Five RCTs were included (n=3,819 patients; 3794 included in the analysis). All RCTs were randomised, double blinded and placebo controlled; randomisation was in blocks of four and stratified by treatment centre. Four RCTs reported completion rates. 80% of placebo patients and 81% tirilazad patients completed treatment; it was reported that there was no significant baseline differences between groups.
Tirilazad was associated with a significant decrease in symptomatic vasospasm (OR 0.80, 95% CI 0.69 to 0.93; five RCTs). Sensitivity analysis showed that exclusion of any one of three trials significantly influenced the meta-analysis result. A tirilazad dose greater than 6mg/kg/day was associated with significantly decreased odds of symptomatic vasospasm (OR 0.75, 95% CI 0.61 to 0.93; two RCTs) but this was not significant for doses of less than 6mg/kg/day. The odds of symptomatic vasospasm also decreased progressively with increasing dose of tirilazad (number of trials unclear). Logistic regression analyses showed that tirilazad was independently associated with decreased vasospasm, but had no effect on Glasgow Outcome Scale or cerebral infarction. There were no significant interactions between tirilazad and gender, use of anticonvulsants and WFNS grade when considering Glasgow Outcome Scale and symptomatic vasospasm. Results were similar with adjustment for anticonvulsant use and whether sedation affected reliability of symptomatic vasospasm diagnosis.
Tirilazad was not significantly associated with unfavourable outcome (as measured by Glasgow Outcome Scale) (five RCTs) or cerebral infarction (four RCTs) compared with placebo.

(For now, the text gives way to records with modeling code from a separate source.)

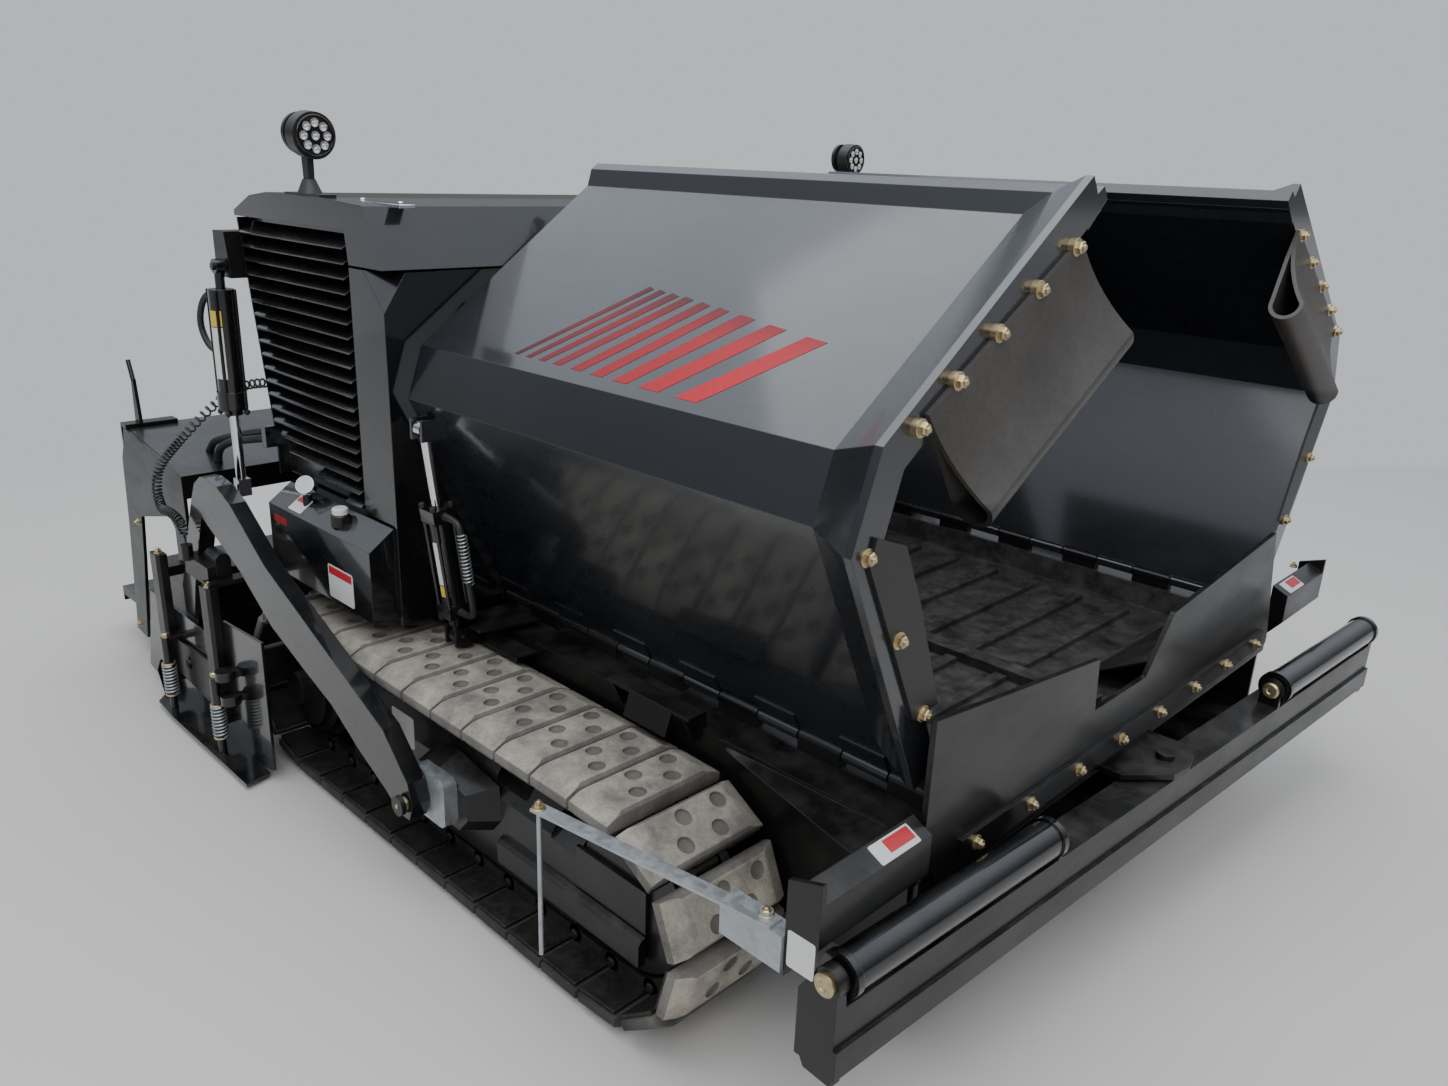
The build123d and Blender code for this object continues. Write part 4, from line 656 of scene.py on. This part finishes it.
def pad_mesh(outer):
    """One rubber pad with its four holes; outer is +1 where +Y is the track's outer side."""
    bm = bmesh.new()
    box(bm, (-PAD_HALF, PAD_HALF), (-PAD_WIDE, PAD_WIDE), (PAD_LOW, PAD_HIGH))
    for sign in (-1, 1):
        for place, normal in (((sign * PAD_HALF, 0, PAD_HIGH - 0.008), (sign, 0, 1)),
                              ((0, sign * PAD_WIDE, PAD_HIGH - 0.020), (0, sign * 0.020, 0.042))):
            geometry = bm.verts[:] + bm.edges[:] + bm.faces[:]
            done = bmesh.ops.bisect_plane(bm, geom=geometry, plane_co=place, plane_no=normal,
                                          clear_outer=True)
            edges = [e for e in done["geom_cut"] if isinstance(e, bmesh.types.BMEdge)]
            bmesh.ops.edgeloop_fill(bm, edges=edges)
    pad = loose_object("pad_blank", bm)
    bm = bmesh.new()
    for x, y in HOLES:
        place = (x + 0.010, outer * (y + 0.012), PAD_HIGH - 0.007)
        turned(bm, place, UP, [(0, 0.0168), (0.02, 0.0200)], 24)
    cutter = loose_object("pad_cutter", bm)
    hole = pad.modifiers.new("holes", "BOOLEAN")
    hole.object = cutter
    hole.operation = "DIFFERENCE"
    hole.solver = "EXACT"
    round_edges(pad, 0.0022, math.radians(20))
    mesh = evaluated_mesh(pad)
    for thing in (pad, cutter):
        bpy.data.objects.remove(thing)
    for face in mesh.polygons:
        x, y, z = face.center
        in_hole = 0.05 < z < PAD_HIGH - 0.001 and abs(y) < 0.105 and abs(x) < 0.05
        face.material_index = 2 if in_hole else 0 if face.normal.z > 0.75 else 1
    return mesh


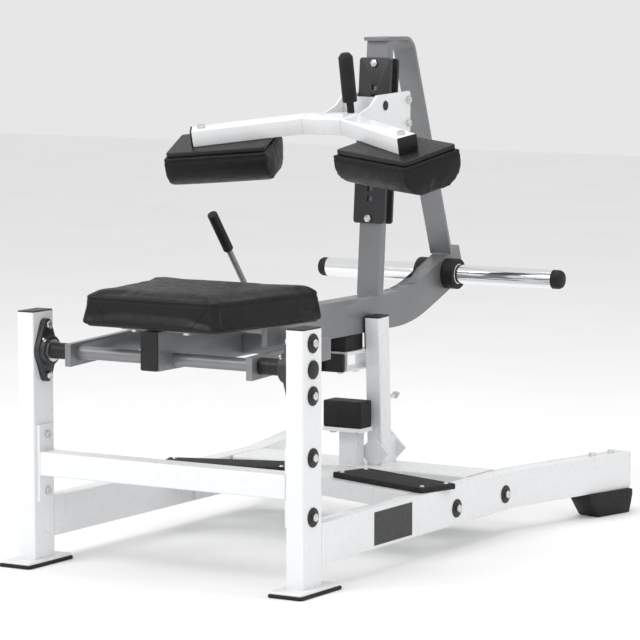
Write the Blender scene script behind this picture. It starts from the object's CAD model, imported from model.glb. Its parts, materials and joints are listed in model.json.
import json
import math

import bmesh
import bpy
import numpy as np
from mathutils import Euler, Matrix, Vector
from mathutils.bvhtree import BVHTree


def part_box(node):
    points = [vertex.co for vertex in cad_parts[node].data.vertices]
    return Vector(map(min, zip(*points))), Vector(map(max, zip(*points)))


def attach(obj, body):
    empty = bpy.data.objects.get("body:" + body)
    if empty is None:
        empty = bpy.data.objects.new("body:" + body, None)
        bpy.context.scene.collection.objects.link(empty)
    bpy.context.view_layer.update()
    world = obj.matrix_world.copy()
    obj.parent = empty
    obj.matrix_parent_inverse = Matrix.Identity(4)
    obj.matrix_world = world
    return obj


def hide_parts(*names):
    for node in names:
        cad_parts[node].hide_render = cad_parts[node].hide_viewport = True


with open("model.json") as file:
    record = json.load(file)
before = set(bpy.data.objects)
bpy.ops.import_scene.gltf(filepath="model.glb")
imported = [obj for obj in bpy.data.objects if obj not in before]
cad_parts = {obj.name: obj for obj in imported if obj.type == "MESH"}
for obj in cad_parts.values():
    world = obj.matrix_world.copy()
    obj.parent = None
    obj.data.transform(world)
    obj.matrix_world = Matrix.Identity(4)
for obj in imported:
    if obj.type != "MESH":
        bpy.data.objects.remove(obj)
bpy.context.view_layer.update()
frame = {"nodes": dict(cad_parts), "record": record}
RECORD = frame["record"]
BODY = {n: b for b, members in RECORD["behaviour"]["bodies"].items() for n in members}
SLOT = {s["node"]: s["material_slot"] for s in RECORD["subparts"]}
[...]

Publication bias was not indicated. Significant statistical heterogeneity was only present for the outcomes of cerebral infarction (p=0.02) and the subgroup analysis for this outcome (less than 6mg/kg/day tirilazad dose) (p=0.01).
There was no significant difference between tirilazad and placebo groups in the likelihood of phlebitis (four RCTs), pulmonary complications (two RCTs), sepsis (four RCTs), hypotension (three RCTs), intracranial haemorrhage/re-bleeding (five RCTs), brain oedema (two RCTs), increased intracranial pressure (four RCTs) or arrhythmias (one RCT).